「かつてアジアの黄金時代に/輝く灯の一つであったコリア/その灯が再び明かりを照らす日には/あなたは東方の明るい光になるであろう」
アジア人として初めてノーベル文学賞を受賞したインドの詩聖、タゴールが1929年、朝鮮の人々に送った詩「東方の灯」の一節だ。当時、日本の植民地支配下にあったアジアの小さな属国にすぎない韓国の未来をこのように予見したタゴールの先見性は驚嘆に値する。
先月、インドのシン大統領は、李明博大統領との首脳会談で、この「東方の灯」に触れ、「今日韓国が成し遂げた経済的成就と国民の力量に敬意を表します。韓国の光は、21世紀の東アジアの時代に一層輝くでしょう」と述べた。「東方の灯」を献詩した時、国権を失った貧困国だったコリアが、世界10位圏の成長を遂げたことへの率直な賛辞であろう。
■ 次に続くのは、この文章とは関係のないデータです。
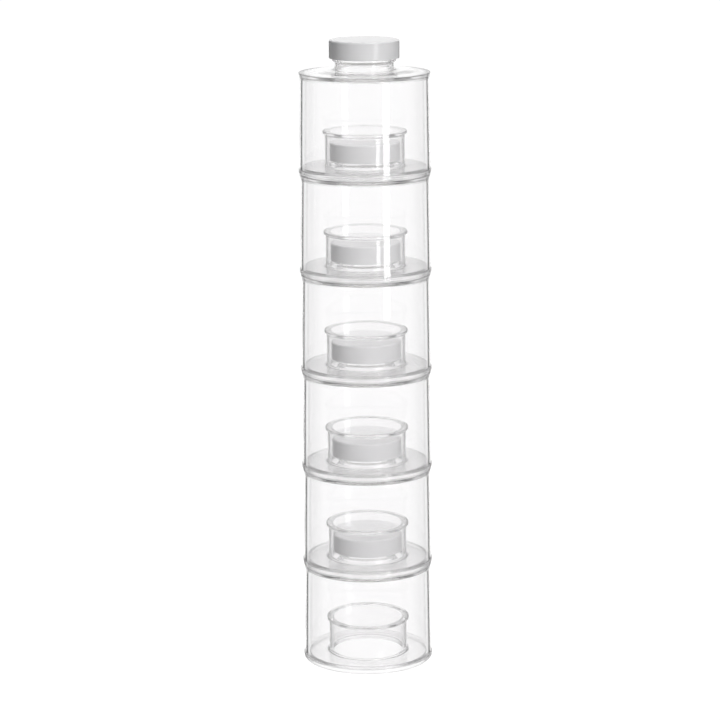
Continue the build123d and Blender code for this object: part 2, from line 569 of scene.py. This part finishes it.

タゴールは、祖国の運命や人類の行く末に思いを馳せ、時代の痛みを一手に引き受けることを厭わなかった。そんなタゴールが韓国に託したことは、何だったのだろうか。
李大統領はインド紙とのインタビューで、「タゴールが韓国を『東方の灯』と詠い、大きな力になってくれた」と感謝の言葉を述べたが、今度は韓国が多くの途上国の力になる時ではないか。いま、世界は富める国と貧しい国との格差が広がり、南北問題が深刻化している現実がある。
貧しさを体験した韓国である。11月ソウルで開かれるG20(主要20カ国・地域)首脳会議という格好の場も与えられている。議長国としてリーダーシップを発揮し、この問題に光を照らしてほしい。